Now, I should like merely to refer to one part of Section 10 (b) because it is at the crux and at the center of the argument that I intend to make.
Section 10 of course states that “it shall be unlawful for anyone by use of means of interstate commerce to use or employ any deceptive device,” and of course I am leaving up irrelevant words, “in contravention of such rules and regulations as the Commission may prescribe as necessary or appropriate in the public interest or,” or and I shall come to the reason for that emphasis, “for the protection of investors.”
I think I can say now before I discuss the facts with the Court that the reason I stressed the “or” in Rule 10 (b) (5) is because I respectfully submit that the Court below, both Courts below, Judge Herlings (ph) in the District Court and the United States Court of Appeals for the Second Circuit, both tended to read the protection, the words “in the public interest” as synonymous with the “protection of investors.”
And I respectfully submit to this Court that when rule was promulgated, the exchange had in mind, I beg your pardon, when that Section was passed, the Congress had in mind a different test for that which is alleged to have been in the public interest from that which is necessary for the protection of investors.
William J. Brennan, Jr.:
William J. Brennan, Jr.:
It is a term a issue in this case, in connection with the purchase of (Inaudible)
Your honor, I was just this moment coming to that.
I was about to say that Rule 10 (b) (5) presents or gives rise to the second or another one of the issues in this case, in that it in effect paraphrases Section 17 (a), but then adds as Mr. Justice Brennan has called to my attention, in his very last words, that it prohibits unlawful actions in connection with the purchase or sale of any security.
Now, the Court of Appeals and I should like to use part of my time to discuss the facts with the Court because I think they are very important in this case, but in order to put it in focus, I would like to submit that the Court of Appeals felt that where a securities transaction is pure in itself, in other words, securities worth X dollars are sold for X dollars, even though that is part of an -- and an integral part, indeed a -- an absolutely necessary part of an overall fraudulent scheme to fact that neither the securities transaction was impure nor were the processes of a marketplace, solely to use the words of the opinion below, that in such a case as long as the -- as the securities transaction is pure, the Court below felt that it was not “in connection with a securities transaction.”
Now, with the Court's permission I should like to address myself to the facts of this case because as I say in my view they are -- they are that important.
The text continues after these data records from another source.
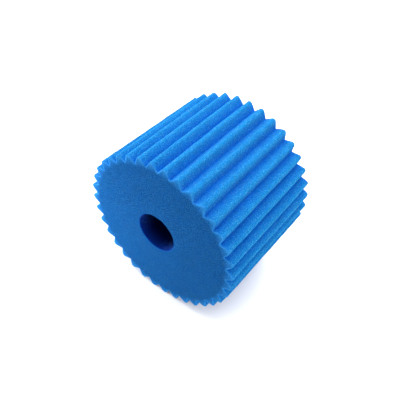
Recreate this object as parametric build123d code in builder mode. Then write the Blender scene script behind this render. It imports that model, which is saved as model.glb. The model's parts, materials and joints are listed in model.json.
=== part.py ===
from build123d import *

import os
from math import acos, cos, degrees, hypot, radians, sin

# Sponge filter cartridge: one block of open-cell foam, cut as a fluted cylinder with a through bore.
# It lies on its side: the bore runs along Y and +Z is up.
# The origin is on the surface that it lies on, straight below the middle of the bore.

# ---- Driving dimensions, in millimetres and degrees ----
crest_diameter = 106.0      # outside, over two opposite rib crests
root_diameter = 97.0        # across two opposite valley bottoms
cartridge_length = 80.0     # between the two flat end faces
bore_diameter = 26.0        # the hole that slides over the pump's core tube
rib_count = 36
crest_round = 1.9           # radius of a rib's rounded crest

# ---- Sizes that follow ----
crest_radius = crest_diameter / 2
root_radius = root_diameter / 2
bore_radius = bore_diameter / 2
rib_pitch = 360.0 / rib_count
half_pitch = rib_pitch / 2
crest_centre_radius = crest_radius - crest_round
straight_down = -90.0

# Two neighbouring crests share the load, one half pitch either side of straight down.
axis_height = crest_centre_radius * cos(radians(half_pitch)) + crest_round


def at(radius, angle):
    """The point of the end section at this distance and direction from the bore's centre."""
    return (radius * cos(radians(angle)), radius * sin(radians(angle)))


# Each flank is the tangent from a valley bottom to the crest's round. Seen from the round's
# centre, the valley bottom lies flank_reach away, and the tangent touches at touch_turn from
# straight outwards.
root_in = crest_centre_radius - root_radius * cos(radians(half_pitch))
root_aside = root_radius * sin(radians(half_pitch))
flank_reach = hypot(root_in, root_aside)
root_turn = 180.0 - degrees(acos(root_in / flank_reach))
touch_turn = root_turn - degrees(acos(crest_round / flank_reach))


def crest_point(crest_angle, turn):
    """The point on a crest's round, turned by this much from straight outwards."""
    centre_x, centre_y = at(crest_centre_radius, crest_angle)
    out_x, out_y = at(crest_round, crest_angle + turn)
    return (centre_x + out_x, centre_y + out_y)


# ---- Foam cartridge ----
front_face = Plane(
    origin=(0, -cartridge_length / 2, axis_height),
    x_dir=(1, 0, 0),
    z_dir=(0, -1, 0),
)

with BuildPart() as foam_cartridge:
    with BuildSketch(front_face):
        with BuildLine():
            for rib in range(rib_count):
                crest_angle = straight_down + half_pitch + rib * rib_pitch
                valley_before = at(root_radius, crest_angle - half_pitch)
                valley_after = at(root_radius, crest_angle + half_pitch)
                flank_end = crest_point(crest_angle, -touch_turn)
                flank_start = crest_point(crest_angle, touch_turn)
                Line(valley_before, flank_end)
                ThreePointArc(flank_end, crest_point(crest_angle, 0), flank_start)
                Line(flank_start, valley_after)
        make_face()
        Circle(bore_radius, mode=Mode.SUBTRACT)
    extrude(amount=-cartridge_length)

foam_cartridge.part.label = "foam_cartridge"

# ---- Export ----
os.makedirs("parts", exist_ok=True)
export_step(foam_cartridge.part, "parts/foam_cartridge.step")
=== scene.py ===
"""A sponge filter cartridge: one block of blue open-cell foam, cut as a fluted cylinder with a bore.

It lies on its side on a pale studio table. Everything is in metres, in the part's own frame:
the bore runs along Y, Z is up, and the table is at Z = 0.
"""

import json
import math

import bpy
import numpy as np
from mathutils import Matrix, Vector, noise


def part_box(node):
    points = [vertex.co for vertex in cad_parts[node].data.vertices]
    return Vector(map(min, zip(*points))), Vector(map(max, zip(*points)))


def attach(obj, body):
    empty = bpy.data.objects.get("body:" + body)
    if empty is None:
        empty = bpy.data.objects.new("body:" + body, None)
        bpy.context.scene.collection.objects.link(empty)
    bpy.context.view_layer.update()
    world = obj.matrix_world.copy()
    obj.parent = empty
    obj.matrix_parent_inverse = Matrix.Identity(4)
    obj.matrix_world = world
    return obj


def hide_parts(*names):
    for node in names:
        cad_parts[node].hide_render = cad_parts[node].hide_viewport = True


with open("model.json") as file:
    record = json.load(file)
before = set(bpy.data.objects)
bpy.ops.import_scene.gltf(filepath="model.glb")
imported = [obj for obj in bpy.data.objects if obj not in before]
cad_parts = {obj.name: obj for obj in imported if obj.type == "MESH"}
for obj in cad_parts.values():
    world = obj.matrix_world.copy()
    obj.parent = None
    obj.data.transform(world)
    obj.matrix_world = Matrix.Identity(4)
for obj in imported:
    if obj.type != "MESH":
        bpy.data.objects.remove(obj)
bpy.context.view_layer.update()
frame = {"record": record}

MM = 0.001

# ---- The cartridge's sizes ----
low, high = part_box("foam_cartridge")
core_bore = next(mount for mount in frame["record"]["mounts"] if mount["name"] == "core_bore")
bore_radius = core_bore["dims"]["r_mm"] * MM
axis_height = core_bore["pos_m"][2]
front_y, back_y = low.y, high.y
length = back_y - front_y

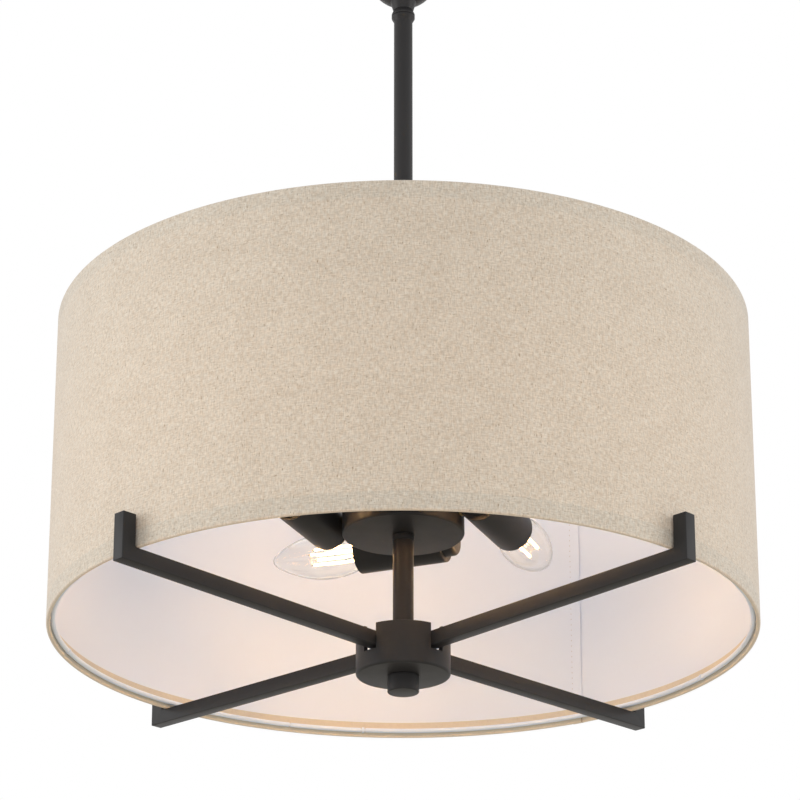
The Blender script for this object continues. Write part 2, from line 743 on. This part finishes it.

I should say at the very first that I appear as a representative of the Superintendent of Insurances of the State of New York who as a result of the transactions which I am about to relate was appointed liquidator of Manhattan Casualty Company, a New York Insurance Company and of course the liquidator was appointed by the Supreme Court of the State of New York and functions under an order of such appointment.
Until January 24, 1962, Bankers Life was the sole stockholder of Manhattan Casualty Corporation.
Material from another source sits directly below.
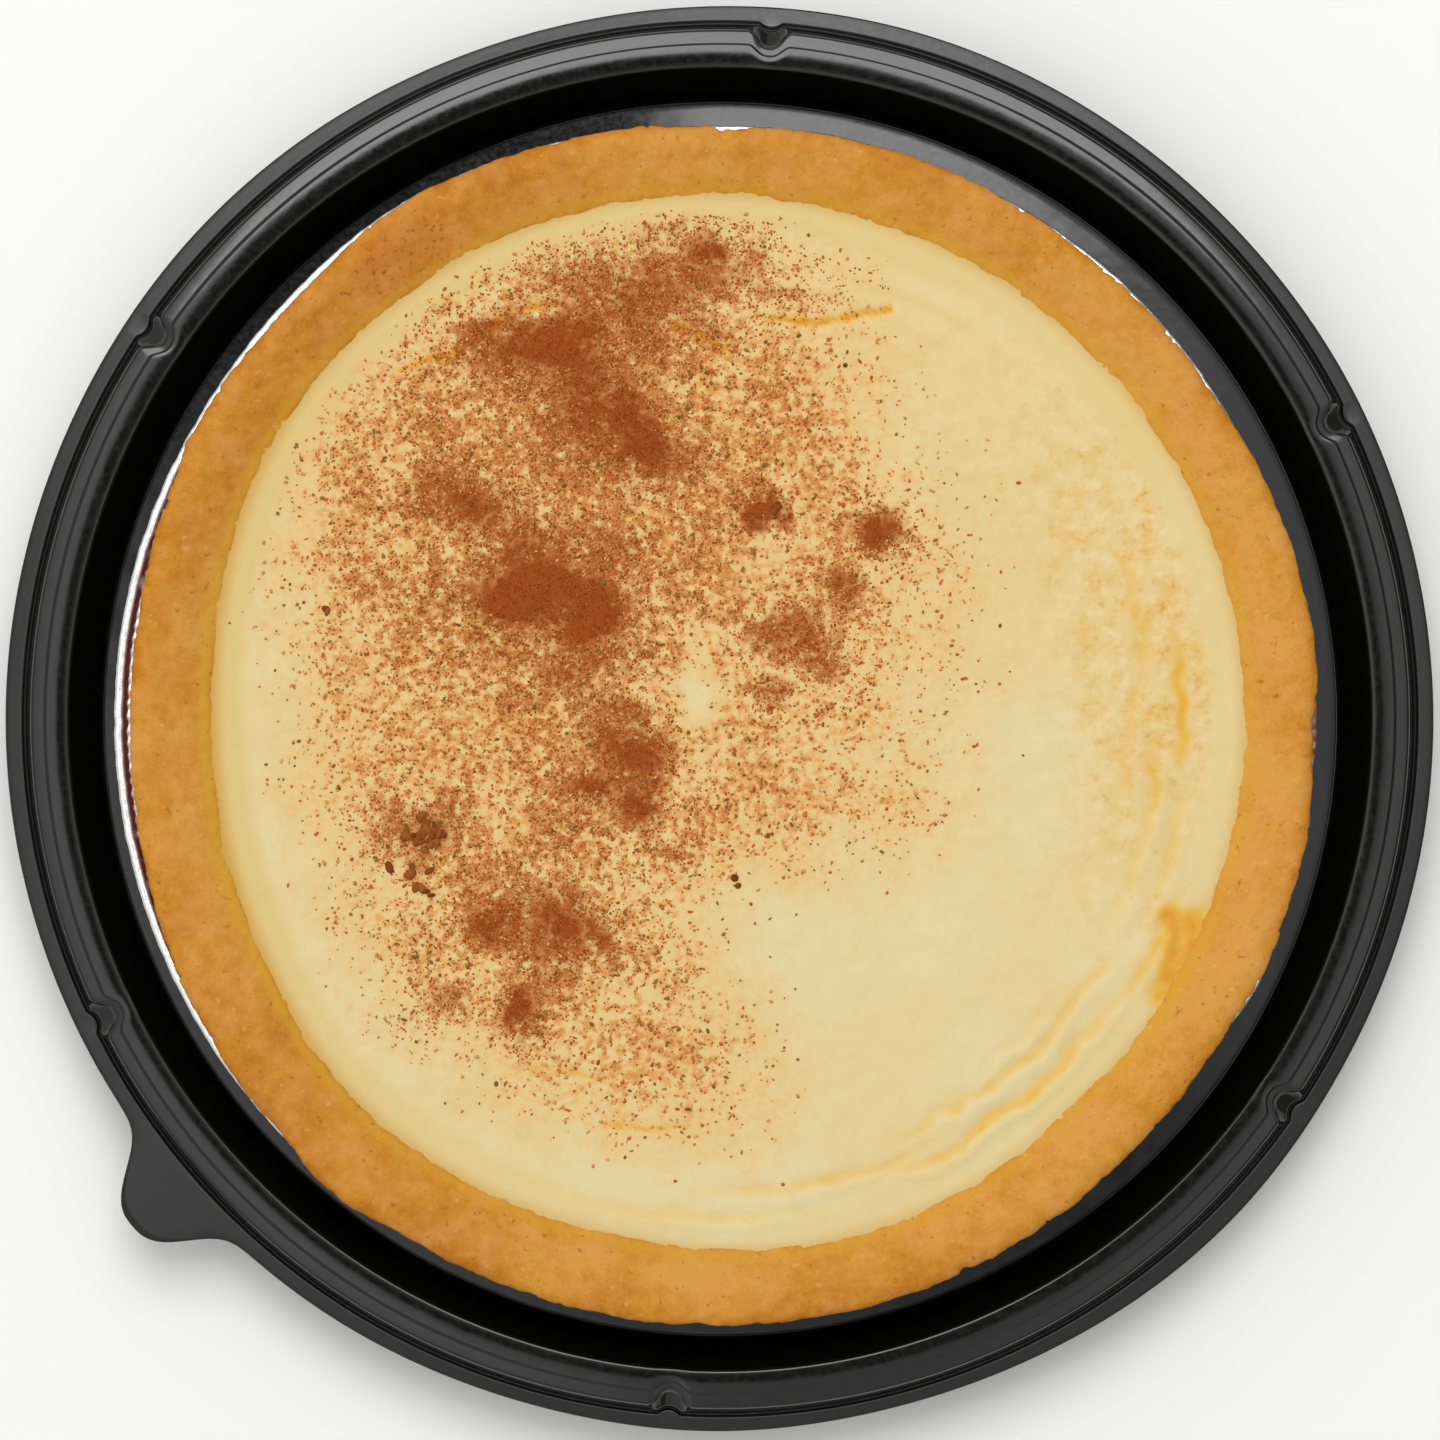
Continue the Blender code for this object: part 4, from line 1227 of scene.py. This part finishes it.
class MILKTART_OT_studio(bpy.types.Operator):
    """Set the pale floor, the soft light and the camera that looks straight down"""
    bl_idname = "milk_tart.studio"
    bl_label = "Studio"

    def execute(self, context):
        options = settings(context, "studio")
        scene = context.scene
        paper, _, _ = new_material(
            "matte_backdrop_paper", Base_Color=(*options.backdrop, 1.0), Roughness=0.9)
        bpy.ops.mesh.primitive_plane_add(size=FLOOR_SIDE, location=(0.0, 0.0, -FLOOR_DROP))
        floor = context.object
        floor.name = "backdrop"
        floor.data.materials.append(paper)
        self.softbox("overhead_softbox", SOFTBOX_PLACE, SOFTBOX_SIDES, options.softbox)
        scene.world = self.room(options)
        lens = bpy.data.cameras.new("camera")
        lens.lens = lens.sensor_width * options.camera_height / options.view_width
        lens.clip_start = 0.05
        camera = bpy.data.objects.new("camera", lens)
        camera.location = (0.0, -0.16 * MM, options.camera_height + LIP_TOP)
        scene.collection.objects.link(camera)
        scene.camera = camera
        scene.view_settings.view_transform = 'Standard'
        return {'FINISHED'}

    def softbox(self, name, place, sides, brightness):
        """An area light that faces the tart, as bright as asked over all its face."""
        data = bpy.data.lights.new(name, 'AREA')
        data.shape = 'RECTANGLE'
        data.size, data.size_y = sides
        data.energy = brightness * math.pi * sides[0] * sides[1]
        lamp = bpy.data.objects.new(name, data)
        lamp.location = place
        lamp.rotation_euler = (-Vector(place)).to_track_quat('-Z', 'Y').to_euler()
        bpy.context.scene.collection.objects.link(lamp)

    def room(self, options):
        """A pale room, lighter overhead on the left, with the camera's stand dark overhead."""
        world = bpy.data.worlds.new("studio_room")
        world.use_nodes = True
        tree = world.node_tree
        way = add_node(tree, "ShaderNodeTexCoord", output="Generated")
        height = add_node(tree, "ShaderNodeSeparateXYZ", {"Vector": way}, 2)
        tilt = add_node(tree, "ShaderNodeVectorMath", {
            0: way, 1: add_node(tree, "ShaderNodeCombineXYZ", {
                "X": height, "Y": height, "Z": height})}, operation='DIVIDE')
        flat = add_node(tree, "ShaderNodeVectorMath", {0: tilt, 1: (1.0, 1.0, 0.0)},
                        operation='MULTIPLY')
        steep = add_node(tree, "ShaderNodeVectorMath", {0: flat}, "Value", operation='LENGTH')
        overhead = add_node(tree, "ShaderNodeMapRange", {
            "Value": steep, "From Min": 0.25, "From Max": 0.55, "To Min": 1.0, "To Max": 0.0})
        across = add_node(tree, "ShaderNodeSeparateXYZ", {"Vector": flat}, 0)
        ahead = add_node(tree, "ShaderNodeSeparateXYZ", {"Vector": flat}, 1)
        lit = 0.0
        for side, start, end, most in (
                (across, 0.0, -0.10, 0.9), (across, 0.08, 0.27, 0.7), (ahead, 0.04, 0.16, 0.5)):
            glow = add_node(tree, "ShaderNodeMapRange", {
                "Value": side, "From Min": start, "From Max": end, "To Max": most})
            lit = add_node(tree, "ShaderNodeMath", {0: glow, 1: lit}, operation='ADD')
        extra = add_node(tree, "ShaderNodeMath", {0: overhead, 1: lit}, operation='MULTIPLY')
        dim = add_node(tree, "ShaderNodeMapRange", {
            "Value": across, "From Min": 0.6, "From Max": 1.0, "To Min": options.room,
            "To Max": 0.2})
        lit = add_node(tree, "ShaderNodeMath", {0: extra, 1: dim}, operation='ADD')
        away = [STAND_AWAY * math.cos(STAND_TURN), STAND_AWAY * math.sin(STAND_TURN), 0.0]
        stand = add_node(tree, "ShaderNodeMapping", {
            "Vector": flat, "Location": away, "Rotation": (0.0, 0.0, STAND_TURN),
            "Scale": (*STAND_HALF_SIDES, 1.0)}, vector_type='TEXTURE')
        from_stand = add_node(tree, "ShaderNodeVectorMath", {0: stand}, "Value",
                              operation='LENGTH')
        open_air = add_node(tree, "ShaderNodeMapRange", {
            "Value": from_stand, "From Min": 0.85, "From Max": 1.15, "To Min": 0.03})
        strength = add_node(tree, "ShaderNodeMath", {0: lit, 1: open_air}, operation='MULTIPLY')
        air = tree.nodes["Background"]
        air.inputs["Color"].default_value = (*linear("F8F8F8"), 1.0)
        tree.links.new(strength, air.inputs["Strength"])
        return world


class MILKTART_PT_panel(bpy.types.Panel):
    """List the pieces and their settings in the 3D view's sidebar"""
    bl_idname = "MILKTART_PT_panel"
    bl_label = "Milk tart"
    bl_space_type = 'VIEW_3D'
    bl_region_type = 'UI'
    bl_category = "Milk tart"

    def draw(self, context):
        for operator, group in STEPS:
            box = self.layout.box()
            box.operator(operator.bl_idname)
            options = settings(context, group)
            for name in options.__annotations__:
                box.prop(options, name)


GROUPS = {
    "pack_base": PackBaseSettings,
    "foil_pan": FoilPanSettings,
    "pastry_case": PastrySettings,
    "custard": CustardSettings,
    "cinnamon": CinnamonSettings,
    "studio": StudioSettings,
}
STEPS = (
    (MILKTART_OT_studio, "studio"),
    (MILKTART_OT_pack_base, "pack_base"),
    (MILKTART_OT_foil_pan, "foil_pan"),
    (MILKTART_OT_pastry_case, "pastry_case"),
    (MILKTART_OT_custard, "custard"),
    (MILKTART_OT_cinnamon, "cinnamon"),
)


def register():
    for name, group in GROUPS.items():
        bpy.utils.register_class(group)
        setattr(bpy.types.Scene, "milk_tart_" + name, PointerProperty(type=group))
    for operator, _ in STEPS:
        bpy.utils.register_class(operator)
    bpy.utils.register_class(MILKTART_PT_panel)


def unregister():
    bpy.utils.unregister_class(MILKTART_PT_panel)
    for operator, _ in reversed(STEPS):
        bpy.utils.unregister_class(operator)
    for name, group in reversed(GROUPS.items()):
        delattr(bpy.types.Scene, "milk_tart_" + name)
        bpy.utils.unregister_class(group)


def main():
    register()
    for operator, _ in STEPS:
        group, name = operator.bl_idname.split(".")
        getattr(getattr(bpy.ops, group), name)()


if __name__ == "__main__":
    main()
On that day Bankers sold its Manhattan stock to a group consisting of a man named Bourne and another man named Begole, who had no money at all as will come out in a moment, for five million dollars.
It had previously been arranged with the Irving Trust Company that at the closing of this Manhattan Stock, Irving would appear with the check for five million dollars and at the closing, at the sale from Bankers Life to Bourne and Begole, a representative, an officer of Irving Trust did in fact appear with a check made up in the sum of five million dollars payable to Bankers Life.
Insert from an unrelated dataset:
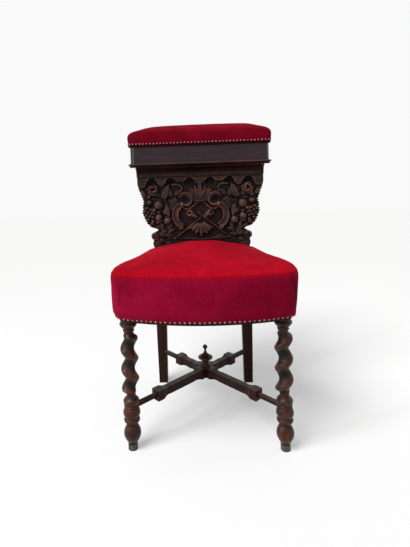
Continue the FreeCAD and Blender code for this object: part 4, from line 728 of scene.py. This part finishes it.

This was delivered at the -- at the closing. I should point out that in this point of time and indeed to the best of my knowledge, until after the close of business on January 24th, 1962, Manhattan casualty had no account to them, nonetheless, Irving did issue this check of five million to Bankers Life obviously to pay for the stock which was being transferred.
Shortly after the closing of the stock, a new Board was elected and the Board convened.
Yes sir, and the Board convened.
It was represented, and I believe the record best indicates that it was represented at that meeting by the Chairman of the Board, new Board of Manhattan, the man Begole whom I previously made reference as a purchaser that Manhattan's portfolio of Government Securities, US Government Bonds and Securities totaling some $4,854,000.00 was an undesirable investment from the point of view of the corporation and recommended to the Board of Directors that in order to bet at the corporate position, these bonds should be sold and the money invested in a certificate of deposit.
The Board of Directors, believing that the sale of its portfolio of Government Securities totaling almost some five million dollars was so going to be altered, voted a resolution relying on the misrepresentations of the Chairman, authorizing the sale of the portfolio of Manhattan's government funds.
They were rapidly sold.
Byron R. White:
Is this, how were they sold, did they use some (Inaudible)
I am not -- they were sold to the Second District Securities and I am not certain whether or not in that sale an instrumentality of the stock exchange was used, I do not believe so Mr. Justice White.